The main theme of the update relates to clarity and conspicuousness. The FTC listed several factors that should be used in determining whether a disclosure is clear and conspicuous. These include proximity and placement, prominence, other distracting factors in the ads, repetition, multimedia messages and campaigns, and understandable language.
The FTC suggested disclosures be as close as possible to the claims to which they relate. Disclosures and claims should appear on the same screen, if possible, and suggestive text or visual cues should be used otherwise to encourage scrolling that leads to the disclosure. Any hyperlinks should be obvious, well-labeled and easy to access.
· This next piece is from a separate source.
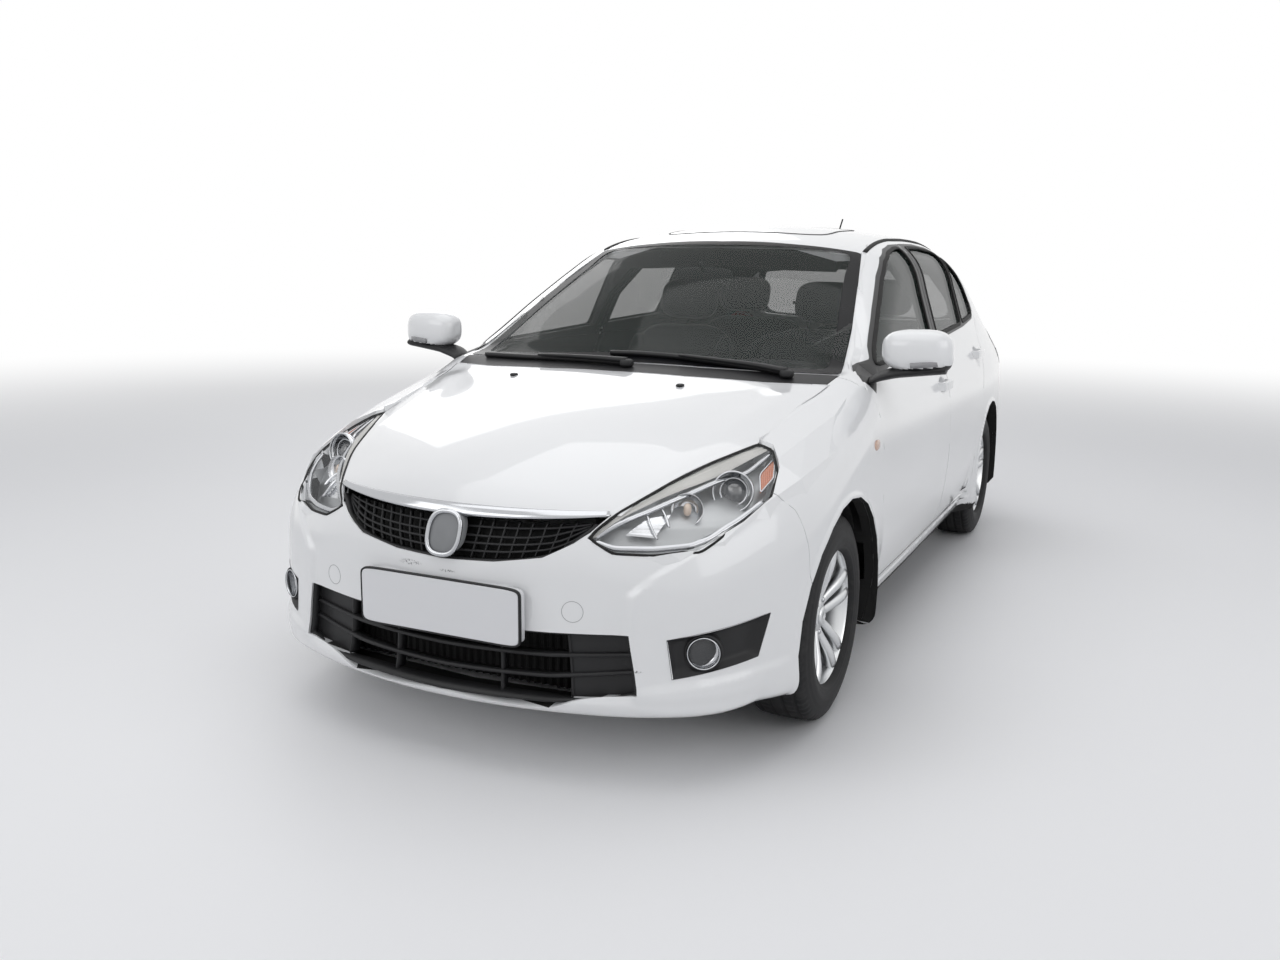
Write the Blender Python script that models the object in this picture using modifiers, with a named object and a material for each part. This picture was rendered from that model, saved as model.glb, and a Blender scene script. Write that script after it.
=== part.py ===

In light of the guidance, advertisers should ensure their disclosures will appear clearly and conspicuously on all platforms and devices that may be used to view the ad. If an ad would be deceptive or unfair without a disclosure, and the disclosure cannot be made clearly and conspicuously on a particular platform or device, that platform or device should not be used for the ad.
The FTC can bring an enforcement action against an advertiser for deceptive or unfair business practices in violation of the FTC Act. The dot com Disclosures are not intended as a regulation or rule, but rather as guidance to digital advertisers regarding how the FTC interprets the laws it administers.